The team continues to develop the tank design and process, including solutions for the winding patterns required. “The proof-of-concept tank was not fully wound on the sides because it's difficult to generate winding paths for such a geometry,” explains Gleis. “Our initial windings were 75°, but we know a variety of patterns are required to meet the loads in this pressure vessel. We are still looking to solve this issue but it’s not so easy with the software that's on the market currently. This might be a follow-up project.”

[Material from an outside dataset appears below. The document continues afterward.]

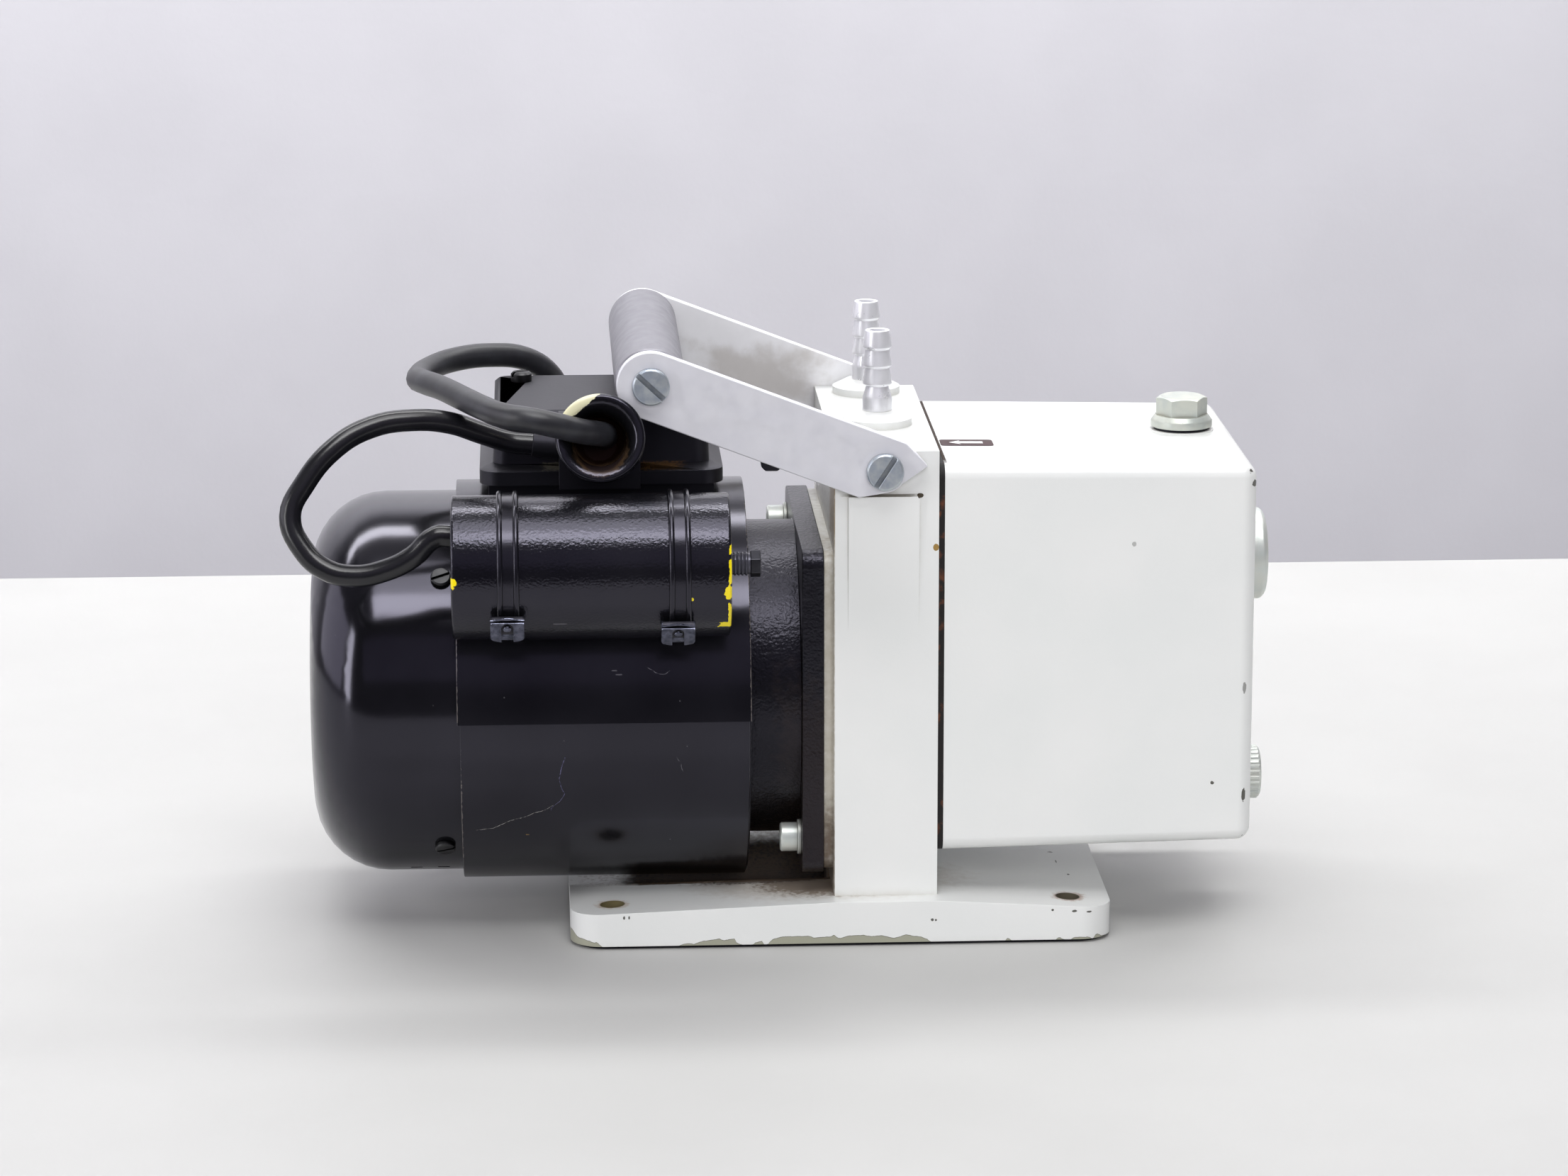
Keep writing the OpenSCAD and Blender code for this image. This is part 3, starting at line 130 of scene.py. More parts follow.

How much CGH₂ could such a tank store? “Our preliminary studies showed that a cuboidal tank fitting into a 1600 x 2300 x 130-millimeter space could hold 6.8 to 7.4 kilograms of hydrogen,” says Gleis. “But that depends on how many sub-divided cuboidal vessels you pack into the design space. We have not yet developed a detailed tank design, but we are aiming for 700 bar applications, as that is the standard in the automotive industry.”

Next steps

“We have proven the feasibility of this manufacturing concept,” says Gleis, “but we need to further work on improving the connection between the laminate and the reshaped tension struts. We are doing this work now and have developed a method for pull-out testing in a tensile test machine. You pull the strut out of the laminate and test the mechanical loads those connections can take.”

This part of the Polymers4Hydrogen project is set to wrap at the end of 2023, at which point Gleis hopes to have completed a second demonstrator tank. It is interesting to note the design to-date has used neat and reinforced thermoplastic in the skeleton and a thermoset composite for the tank wall. Will this hybrid approach be used in the final demonstrator tank? “Yes,” says Gleis. “Our partners in the Polymers4Hydrogen project are developing epoxies and other composite matrix materials with better hydrogen barrier properties.” She lists two partners doing that work — PCCL and the Tampere University (Tampere, Finland).

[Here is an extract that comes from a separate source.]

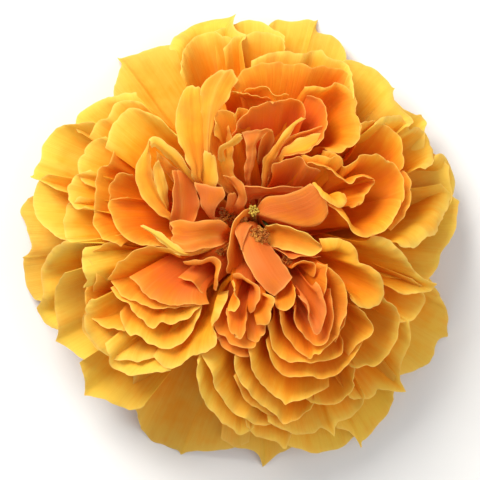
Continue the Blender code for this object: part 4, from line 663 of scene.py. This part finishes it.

Gleis and her team are also exchanging information and brainstorming with Jäger in the second LCC conformable composite tank project within HyDDen.

HyDDen project

“We will produce a conformable composite pressure vessel for a research drone,” says Jäger. “This is a collaboration between two chairs in TUM’s Department of Aerospace and Geodesy — the LCC and the Chair of Helicopter Technology (HT). This project will finish at the end of 2024 and currently, we are close to finalizing the pressure vessel design, which is more about an aerospace versus automotive approach. After this initial concept phase, the next step is to perform a detailed structural simulation and prediction of the wall structures’ barrier properties.”

“The whole idea is to develop a research drone with a hybrid fuel cell and battery electric powertrain,” he continues. It would use batteries during the periods of high power load — namely, takeoff and landing — and then switch to the fuel cell for low-load cruise periods. “The HT team already has a research drone where they redesigned the powertrain to use both batteries and a fuel cell,” says Jäger. “And they have bought CGH₂ storage tanks for testing this powertrain.”

“The task of my team is to build a prototype pressure vessel tank that is conformable, but not because a cylindrical tank creates packaging problems,” he explains. “Flatter tanks won’t have such a large wind resistance. In this way, you obtain a better flight performance.” The tank would measure roughly 830 x 350 x 173 millimeters.

“One idea was a similar approach as Elisabeth [Gleis],” says Jäger, “applying tension struts in the vessel walls to compensate for the high bending forces. However, we are not manufacturing the tank using the winding process but instead using AFP. Thus, we thought of creating single segments of the pressure vessel which will have the struts already integrated. This approach allows me to combine several of these integrated modules and then apply end caps before a final AFP winding to encapsulate everything.”

“We're trying to finalize such a concept,” he continues, “but also start testing for the materials selection, which is important for having the necessary resistance to H₂ gas permeation. We’re working mainly with thermoplastic materials for this, and we’re looking at how different materials will influence this permeation behavior as well as the processing in the AFP machine. It’s important to understand if the processing will be an influence and if any post-processing is needed. We also want to know if different layups influence the permeation of hydrogen through the pressure vessel.”

This tank will be completely thermoplastic, with tape materials supplied by Teijin Carbon Europe GmbH (Wuppertal, Germany). “We will work with their PPS [polyphenylene sulfide], PEEK [polyetheretherketone] and LM PAEK [low-melt polyarylketone] materials,” says Jäger. “And then it's about comparing to see which of these is best for resistance to permeability and for producing parts with the best properties.” He hopes to complete testing, structural and process simulations and the first demonstrators completed within the next year.

Acknowledgement 

This research work was performed within the COMET-module “Polymers4Hydrogen” (I.D. 21647053) in the framework of the COMET-program of the Federal Ministry for Climate Action, Environment, Energy, Mobility, Innovation and Technology and the Federal Ministry for Digital and Economic Affairs. The authors thank the involved partners Polymer Competence Center Leoben GmbH (PCCL, Austria), Montanuniversitaet Leoben (Department Polymer Engineering and Science, Chair of Chemistry of Polymeric Materials, Chair of Materials Science and Testing of Polymers), Tampere University (Department of Engineering Material Science), Peak Technology and Faurecia for their contributions to this research work. The COMET-Modul is funded by the Austrian Government and the State Governments of Styria.